This tense handshake offers a glimpse into Emmanuel Macron’s aggressive diplomacy style

To anyone else, it might have been a simple photo op with the US President. But to Emmanuel Macron, it was a political opportunity.

Sitting across from Donald Trump, a man defined by chaos and bluster, the French President made a strategic calculation, one he hoped would earn him respect.

With the eyes of the world on the two newly minted presidents in 2017, Macron gripped the ex-Apprentice star’s hands for several seconds, so tightly that his knuckles turned white.

Trump (left) and Macon (right) grip each other's hands with purse-lipped smiles against a backdrop of French and US flags.
Donald Trump shook hands with French President Emmanuel Macron during a meeting at the US Embassy in Brussels in 2017.(AP: Evan Vucci)

As the pair shook hands aggressively, locking eyes with faces tight and jaws clenched, Macron hoped to show one of the most powerful leaders on earth that he wouldn’t make “small concessions, not even symbolic ones”.

The awkward moment, forever captured on camera, only ended when Trump was finally able to break free.


Macron would later confess it was an “intentional” move to display his preferred leadership style.

“My handshake with him – it wasn’t innocent,” Macron told a French newspaper after the encounter in 2017.

“It’s not the be-all and the end-all of a policy, but it was a moment of truth.”

That moment of truth has defined Macron’s diplomacy, which observers say has been one of hyper-personalisation and bluntness.

From the start, Macron has sought to rule like Jupiter — “unchallenged and detached from trivialities, like the Roman god of the skies”.

But the day-to-day demands of politics have made that lofty goal hard to reach, especially with his popularity plummeting ahead of a looming election.

And so when an ally turned around and blindsided the leader, a humiliated Macron was eager to find a way to settle the score.

The ambitious outsider

Macron has always been something of an outsider within France’s political establishment.

William Drozdiak, who released a book last year about the French leader’s efforts to shape the future of Europe, says Macron prides himself on the fact that he is not a career politician.

Emmanuel Macron wears a red flower pinned to a suit while looking over his shoulder at armed guards.
As President, Emmanuel Macron has been a controversial figure.(Reuters: Christian Hartmann)

“He had never been elected to any kind of public office before becoming President,” he told the ABC.

“And in a way, that has been part of his problem because he doesn’t have a lot of political experience.”

With a masters in public policy, Macron had been an investment banker before he was recruited to serve as then president Francois Hollande’s deputy chief of staff.

In almost no time at all, he was appointed minister of the economy, going on to make a name for himself over a package of economic measures to open up regulated sectors of the economy.

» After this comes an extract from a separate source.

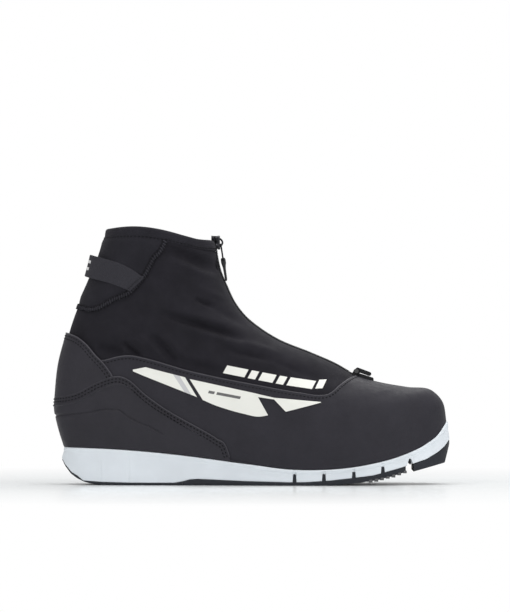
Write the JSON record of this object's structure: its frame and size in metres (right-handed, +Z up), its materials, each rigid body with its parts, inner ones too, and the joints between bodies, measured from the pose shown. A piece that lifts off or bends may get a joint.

Dubbed the Macron law, the labour market reforms drove tens of thousands of people to the streets for months of protests across France.

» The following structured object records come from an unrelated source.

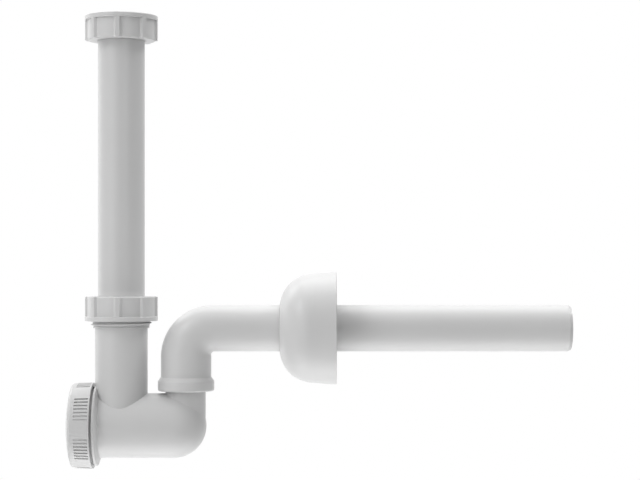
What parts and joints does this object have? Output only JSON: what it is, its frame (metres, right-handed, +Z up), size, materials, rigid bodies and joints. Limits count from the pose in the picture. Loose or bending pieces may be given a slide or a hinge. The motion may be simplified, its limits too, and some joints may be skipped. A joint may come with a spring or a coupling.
{
  "type": "basin trap",
  "caption": "Tubular washbasin trap in pale plastic: ribbed union nut, long inlet pipe, cleaning chamber with screw cap, swivelling outlet bend and wall rosette.",
  "frame": {"origin": "centre of the upper union nut's open end, on the inlet pipe's axis", "axes": "+Z up along the inlet pipe towards the basin's waste, +X along the outlet pipe towards the wall, -Y the side that the picture shows"},
  "size_m": [0.3459, 0.0776, 0.3109],
  "materials": {
    "nut_plastic": "smooth moulded, semi-gloss",
    "pipe_plastic": "smooth drawn tube, semi-gloss",
    "body_plastic": "smooth moulded, semi-gloss",
    "cap_plastic": "smooth moulded, semi-gloss",
    "rosette_plastic": "smooth moulded, semi-gloss",
    "ring_plastic": "plain moulded",
    "rubber": "soft black rubber"
  },
  "bodies": {
    "inlet": {"inlet_pipe": "pipe_plastic", "inlet_gasket": "rubber"},
    "waste_nut": {"inlet_nut": "nut_plastic"},
    "seal": {"cone_seal": "rubber"},
    "trap": {"trap_body": "body_plastic"},
    "ring": {"slip_ring": "ring_plastic"},
    "lower_nut": {"socket_nut": "nut_plastic"},
    "port_seal": {"cap_seal": "rubber"},
    "cap": {"cleaning_cap": "cap_plastic"},
    "outlet": {"outlet_bend": "pipe_plastic", "lip_seal": "rubber"},
    "rosette": {"wall_rosette": "rosette_plastic"}
  },
  "joints": [
    {"name": "union_nut_spin", "type": "hinge", "parent": "inlet", "child": "waste_nut", "pos_m": [0, 0, 0], "axis": [0, 0, 1], "continuous": true},
    {"name": "height_slide", "type": "slide", "parent": "inlet", "child": "seal", "axis": [0, 0, 1], "range_m": [-0.025, 0.0155]},
    {"name": "inlet_swivel", "type": "hinge", "parent": "seal", "child": "trap", "pos_m": [0, 0, -0.1987], "axis": [0, 0, 1], "continuous": true},
    {"name": "socket_nut_lift", "type": "slide", "parent": "trap", "child": "ring", "axis": [0, 0, 1], "range_m": [0, 0.0128]},
    {"name": "socket_nut_turn", "type": "hinge", "parent": "ring", "child": "lower_nut", "pos_m": [0, 0, -0.1987], "axis": [0, 0, 1], "range_deg": [0, 1980]},
    {"name": "cap_travel", "type": "slide", "parent": "trap", "child": "port_seal", "axis": [-1, 0, 0], "range_m": [0, 0.0141]},
    {"name": "cap_turn", "type": "hinge", "parent": "port_seal", "child": "cap", "pos_m": [-0.03, 0, -0.2813], "axis": [-1, 0, 0], "range_deg": [0, 1260]},
    {"name": "outlet_swivel", "type": "hinge", "parent": "trap", "child": "outlet", "pos_m": [0.0445, 0, -0.2813], "axis": [0, 0, 1], "range_deg": [-100, 100]},
    {"name": "rosette_slide", "type": "slide", "parent": "outlet", "child": "rosette", "axis": [1, 0, 0], "range_m": [-0.03, 0.155]}
  ],
  "couplings": [
    {"joint": "socket_nut_lift", "follows": "socket_nut_turn", "m_per_rad": 0.00036749},
    {"joint": "cap_travel", "follows": "cap_turn", "m_per_rad": 0.00063662}
  ]
}
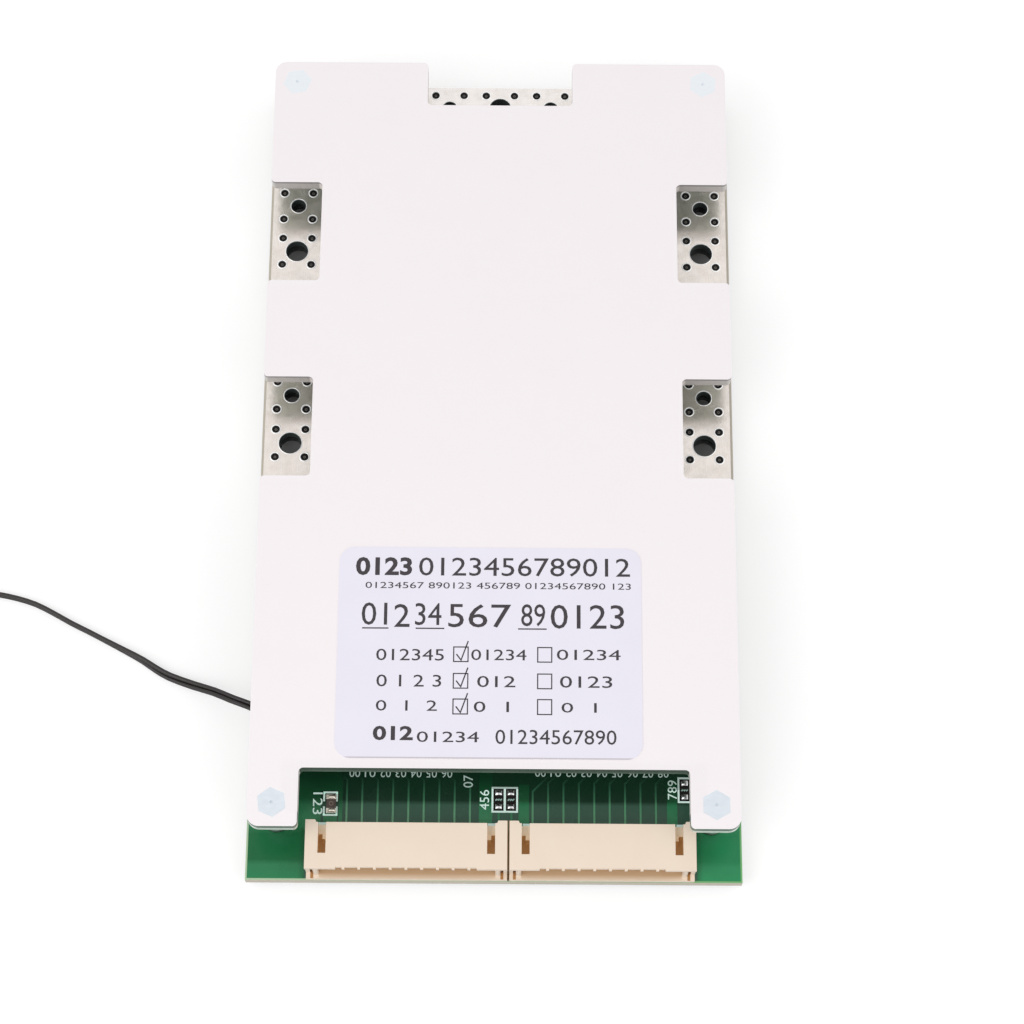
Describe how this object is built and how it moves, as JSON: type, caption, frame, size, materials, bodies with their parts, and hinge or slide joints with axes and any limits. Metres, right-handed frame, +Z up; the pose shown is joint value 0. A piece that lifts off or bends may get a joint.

While this divided public opinion on the young politician, Macron’s personal life also captured attention.

His wife, Brigitte Macron, used to be his teacher. Their 24-year age gap has raised eyebrows over the years, in a way that Donald Trump and his wife Melania’s never did.

The pair met in Macron’s hometown of Amiens in an after-school drama class. She was married with three kids, one of whom was in the same class as Macron.

When news of the relationship reportedly reached his parents, a 16-year-old Macron was shipped to Paris to finish his schooling. But the romance continued and the pair eventually married in 2007.

Emmanuel Macron and his wife Brigitte Macron
Macron’s relationship with wife Brigitte has been the object of close scrutiny for years.(Reuters: Ludovic Marin)

Since then, they have made a point of making their unconventional relationship public, appearing in celebrity magazines and portraying themselves as a modern family.

“We do not have a classic family, it’s undeniable,” Macron once told a political rally.

“But do we have less love in this family? I do not think so. Maybe there’s even more than conventional families.”

A high-stakes gamble

Macron has also built a reputation as a risk-taker, appearing to sense moments when he can take a political gamble.

That was certainly the case in 2016 when he defied his critics and started his own party, giving up a secure role in an established government where he was viewed as a potential successor.

His tilt at the presidency was another bold, calculated risk that could have ended badly.

Opponents initially dismissed the move, viewing the young politician as either overly ambitious or too green for his bid to be taken seriously.

But En Marche! was France’s answer to the rising popularity of anti-establishment parties across Europe. And its grassroots campaign successfully managed to draw in disillusioned voters from the left and the right with its promises of tax cuts, liberal social policies, and plans to strengthen the European Union.

French President-elect Emmanuel Macron
Mr Macron vowed to heal the social divisions exposed by France’s acrimonious election campaign in 2017.(AP: Thibault Camus)

Macron’s eventual victory stunned almost everyone. Not only was he France’s youngest-ever president, at just 39, but the first to not be aligned to either the Socialists or the conservatives.

“I think he’s someone who’s very hard and determined behind the amiable and seductive facade,” one of his biographers, Anne Fulda, told the BBC.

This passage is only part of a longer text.